The conspiracy theorists suggest that, once congestion charges come in, all the traffic lights will be returned to normal, all the roadworks will disappear and everyone will notice how much easier it is to get around. This, they might add, is a classic of the genre — a clear and cynical objective brilliantly delivered to a gullible public, the stuff of which the old Red Ken of the GLC would have been justly proud. Usually, when the words Livingstone and conspiracy appear in the same sentence, I am only too willing to link them, but there are signs that for once we may be giving Ken more credit than he deserves. All the evidence suggests that, as a well-known nondriver, Ken simply did not appreciate the hell he had created — at least until very recently. One of his most trusted lieutenants, Redmond O'Neil, has reportedly been livid with Turner, and has accused him of throwing away Livingstone's chances of re-election. Turner points out that it makes perfect sense to do all the work now rather than later, but the Mayor's office is unconvinced. Whichever way you look at it, Ken has overseen and authorised a programme which — however attractive some of its individual parts — has led to the most congested year that many of us can remember.

The Transport minister John Spellar has apparently turned up the pressure by summoning Livingstone's much-heralded transport tsar, Bob Kiley, on several occasions to demand results, not least following a spate of furious calls to the DfT from sundry Cabinet grandees caught in the jams. Kiley. the New Yorker who arrived to the sound of trumpets two years ago, runs a distinctly unhappy ship at Transport for London.

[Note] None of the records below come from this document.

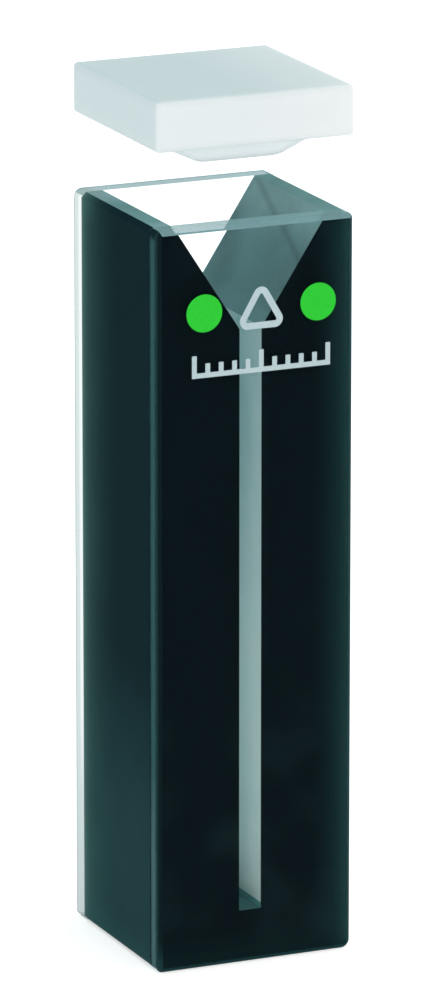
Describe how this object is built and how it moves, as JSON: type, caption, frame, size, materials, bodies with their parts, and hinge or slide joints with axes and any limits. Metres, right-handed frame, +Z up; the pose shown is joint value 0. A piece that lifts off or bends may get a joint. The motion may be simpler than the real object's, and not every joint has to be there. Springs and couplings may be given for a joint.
{
  "type": "cuvette",
  "caption": "Square black-walled micro cuvette with clear front and rear windows, a narrow channel under a funnel mouth, and a white push-in lid lifted clear above it.",
  "frame": {"origin": "centre of the cell's foot, on the surface that it stands on", "axes": "+Z up along the cell's height; -Y out of the front window, so the light path runs along Y; X across the channel"},
  "size_m": [0.0126, 0.0126, 0.0526],
  "materials": {
    "clear_glass": "polished",
    "black_glass": "gloss",
    "white_resin": "matte",
    "pale_print": "satin",
    "green_print": "satin"
  },
  "bodies": {
    "root": {"front_window": "clear_glass", "rear_window": "clear_glass", "left_block": "black_glass", "right_block": "black_glass", "base_block": "black_glass", "lid": "white_resin"}
  },
  "joints": []
}
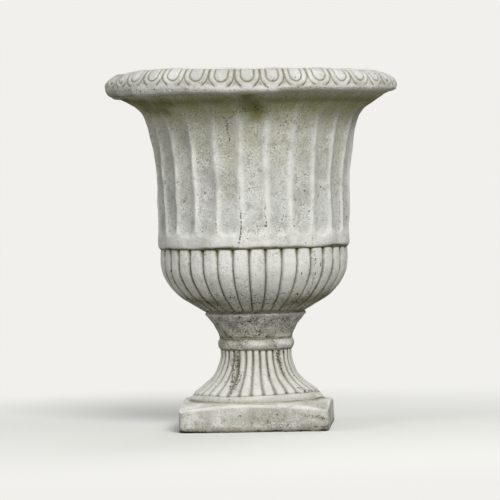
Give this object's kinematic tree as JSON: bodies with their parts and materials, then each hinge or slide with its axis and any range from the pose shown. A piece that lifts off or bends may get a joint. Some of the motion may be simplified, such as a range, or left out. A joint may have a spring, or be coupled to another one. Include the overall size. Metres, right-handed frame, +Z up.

His decision to appoint a raft of fellow Americans to the top jobs, without any outside competition worth the name, coupled with an autocratic and dictatorial management style, has made him hugely unpopular with his staff and distinctly vulnerable on issues which, frankly, he knows little about.

The truth is that two-and-a-half years into his mayoral term, Livingstone's transport plans are in a shambles. An intensely political animal, he sees transport in terms of class war and frustration theory. This argues that the best way to reduce congestion is to pick on drivers, who are by definition privileged and therefore deserve all they get, and make their lives so miserable that they simply stop driving and go away. It is a ludicrous theory, not least because the drivers generally have nowhere else to go.

Few people these days drive in central London for pleasure. The extra standing traffic produces pollution that is disastrously damaging to the environment, and it is hugely bad for the London economy. Whether any of this will percolate into the glass testicle at Tower Bridge I very much doubt. All the evidence is that even now Ken cannot see what damage he is doing, not least to his own reputation. I ought to be delighted about all this, but as someone who lives and works in the city I am not. Traffic in London is going to get an awful lot worse before anyone else has the chance to make it better.